• DATA SECTION:
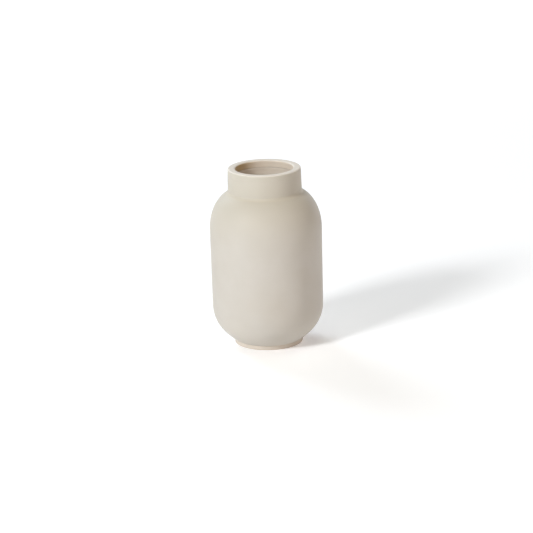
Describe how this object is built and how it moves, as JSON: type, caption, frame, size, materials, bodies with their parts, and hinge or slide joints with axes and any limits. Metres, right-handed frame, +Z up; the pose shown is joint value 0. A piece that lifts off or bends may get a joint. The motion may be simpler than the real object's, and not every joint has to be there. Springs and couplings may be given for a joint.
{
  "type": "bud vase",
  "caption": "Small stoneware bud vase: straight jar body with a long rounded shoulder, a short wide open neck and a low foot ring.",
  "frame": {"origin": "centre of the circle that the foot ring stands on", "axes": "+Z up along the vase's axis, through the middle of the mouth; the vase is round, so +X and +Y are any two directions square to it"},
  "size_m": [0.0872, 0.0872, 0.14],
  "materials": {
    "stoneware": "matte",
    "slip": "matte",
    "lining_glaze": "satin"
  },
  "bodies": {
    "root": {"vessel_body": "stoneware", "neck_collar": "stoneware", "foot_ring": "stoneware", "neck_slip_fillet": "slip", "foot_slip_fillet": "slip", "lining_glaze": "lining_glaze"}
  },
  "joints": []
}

• GIVEN TASK: Quote each line of the data above exactly as written.

• TASK RESPONSE:
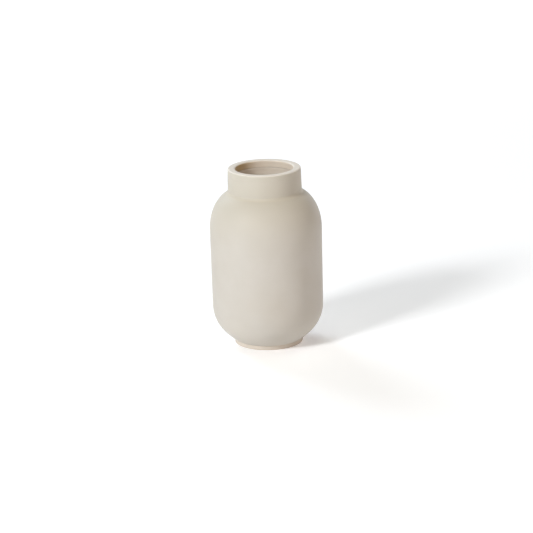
Describe how this object is built and how it moves, as JSON: type, caption, frame, size, materials, bodies with their parts, and hinge or slide joints with axes and any limits. Metres, right-handed frame, +Z up; the pose shown is joint value 0. A piece that lifts off or bends may get a joint. The motion may be simpler than the real object's, and not every joint has to be there. Springs and couplings may be given for a joint.
{
  "type": "bud vase",
  "caption": "Small stoneware bud vase: straight jar body with a long rounded shoulder, a short wide open neck and a low foot ring.",
  "frame": {"origin": "centre of the circle that the foot ring stands on", "axes": "+Z up along the vase's axis, through the middle of the mouth; the vase is round, so +X and +Y are any two directions square to it"},
  "size_m": [0.0872, 0.0872, 0.14],
  "materials": {
    "stoneware": "matte",
    "slip": "matte",
    "lining_glaze": "satin"
  },
  "bodies": {
    "root": {"vessel_body": "stoneware", "neck_collar": "stoneware", "foot_ring": "stoneware", "neck_slip_fillet": "slip", "foot_slip_fillet": "slip", "lining_glaze": "lining_glaze"}
  },
  "joints": []
}